2.1 Demand and Supply Curves

AS Level Economics — Cambridge 9708


2026 📋 Syllabus Objectives

By the end of these notes, you should be able to:

  1. Explain what effective demand means
  2. Distinguish between individual and market demand and supply
  3. Identify the determinants of demand
  4. Identify the determinants of supply
  5. Explain the causes of a shift in the demand curve
  6. Explain the causes of a shift in the supply curve
  7. Distinguish between a shift in the demand or supply curve and a movement along these curves

Objective 1: Effective Demand

Demand means more than just wanting something. Anyone can want a luxury sports car, but that doesn't mean they will actually buy one.

Effective demand is the willingness and the ability to buy a good or service at a given price. Both conditions must be present:

  • Willingness — the consumer wants the good
  • Ability — the consumer can afford it (they have the money)

💡 Example: A student may want the latest smartphone that costs USD 1,200, but if they only have USD 200 in savings, their want is not effective demand. Only when they have both the desire and the money does it become effective demand.

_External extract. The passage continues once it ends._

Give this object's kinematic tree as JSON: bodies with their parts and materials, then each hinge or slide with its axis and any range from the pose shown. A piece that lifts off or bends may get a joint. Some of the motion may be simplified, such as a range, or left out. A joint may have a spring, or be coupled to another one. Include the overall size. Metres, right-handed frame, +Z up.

This is why economists use the word "demand" to mean something very specific — it is not just a wish. Throughout these notes, whenever we say "demand," we always mean effective demand.


Objective 2: Individual Demand and Supply vs. Market Demand and Supply

Individual Demand

Individual demand is the quantity of a good that one single consumer is willing and able to buy at various prices.

💡 Example: Sara's demand for coffee shows how many cups she would buy per week at different prices.

Market Demand

Market demand is the total demand from all consumers in a market added together. It is calculated by adding up the quantities demanded by every individual consumer at each price level.

This is called the horizontal sum of all individual demand curves — meaning you add up quantities (on the horizontal axis) at each price.

💡 Example: If at a price of USD 2 per cup, Sara buys 3 cups, Ahmed buys 5 cups, and Priya buys 2 cups, then the market demand at USD 2 is 3 + 5 + 2 = 10 cups.

The market demand curve sits further to the right than any individual demand curve because it represents more consumers combined.

⚠️ Important note: Market demand is not the same as aggregate demand (AD). Aggregate demand refers to the total demand in an entire economy. Market demand refers to one specific product's market.

Individual Supply

Individual supply is the quantity of a good that one single producer is willing and able to sell at various prices.

Market Supply

Market supply is the total supply from all producers in a market added together — again, the horizontal sum of all individual supply curves.

💡 Example: If three bakeries are all willing to supply bread, their individual supplies are added together at each price to get market supply.